I ran out the front door before he could dissuade me.
As I walked down the street, the party house glowed before me. It looked so warm and inviting. I stood there for a moment hoping that someone I knew would walk by, see me all dressed up, singing Christmas carols and invite me in.
I started with “Jingle Bells” because everyone loves “Jingle Bells.” I then switched gears and performed a moving, if not slightly off-key, version of “O Come All Ye Faithful” (okay, if I’m being completely honest, it probably sounded more like tuning hour at the accordion factory, but my heart was in it). My finale was “Baby it’s Cold Outside” which really made me wish someone was listening because I sang the heck out of both parts of that song.
But no one was listening.
I finally admitted defeat and walked home. As I climbed up the stairs, I felt the tears come, hot and stinging my cheeks. I secretly wished I was just emotional about my rendition of “O Come All Ye Faithful,” but I knew better. I sniffed as I walked passed my daughter’s room.

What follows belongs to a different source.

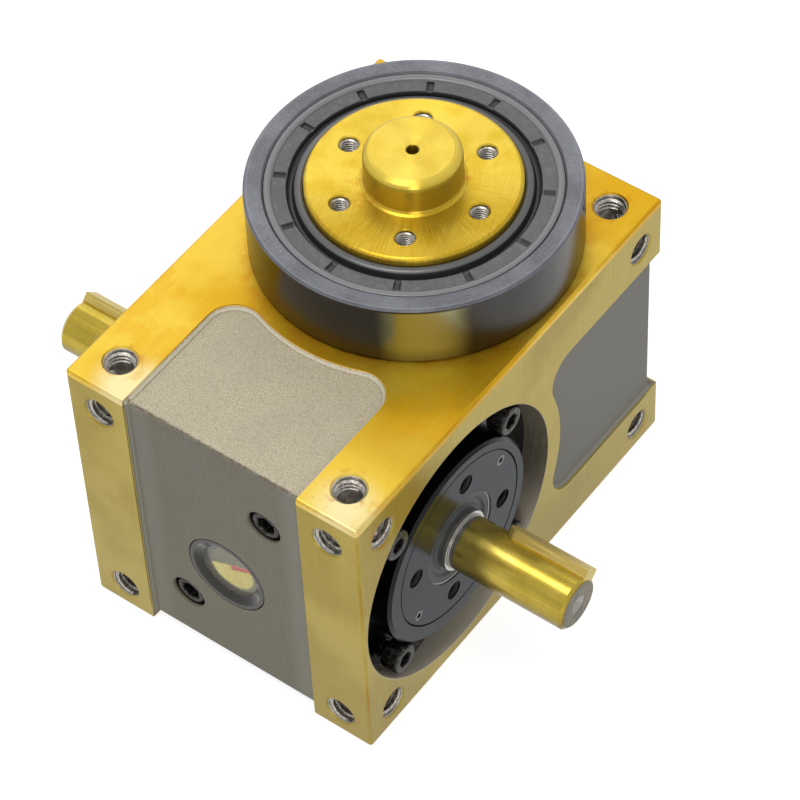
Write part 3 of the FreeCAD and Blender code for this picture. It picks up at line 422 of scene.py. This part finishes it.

“Mommy? How was the party?” she asked sleepily.
I wiped my sleeve across my eyes and sat on her bed.
“Oh, I didn’t go to that party.”
“They didn’t invite you,” she said matter-of-factly.
“No, but it’s okay. It’s no big deal. They probably just forgot,” I said.
“It happens to you a lot, Mommy,” she said sadly as she looked up at me.
“Yeah, but that just means I’m good at it now. I’m a pro!” I said and tried to laugh.
“Then why are you crying?” she said sounding more like my mother than my daughter.
“Okay, it hurts a bit,” I admitted.
“I know. Remember when I didn’t get invited to that birthday party everyone else was invited to,” she said wisely.
There it was again—everyone, that exclusive group my daughter and I just can’t seem to infiltrate.
“It never feels good to be left out, but you know what? Nothing hones a sharp wit and biting sarcasm quite like good old fashioned exclusion,” I said, this time with a real laugh.
“Oh good! I have something to look forward to!” she said and hugged me.
I hugged her tightly and thought, Yeah, we have a lot to look forward to.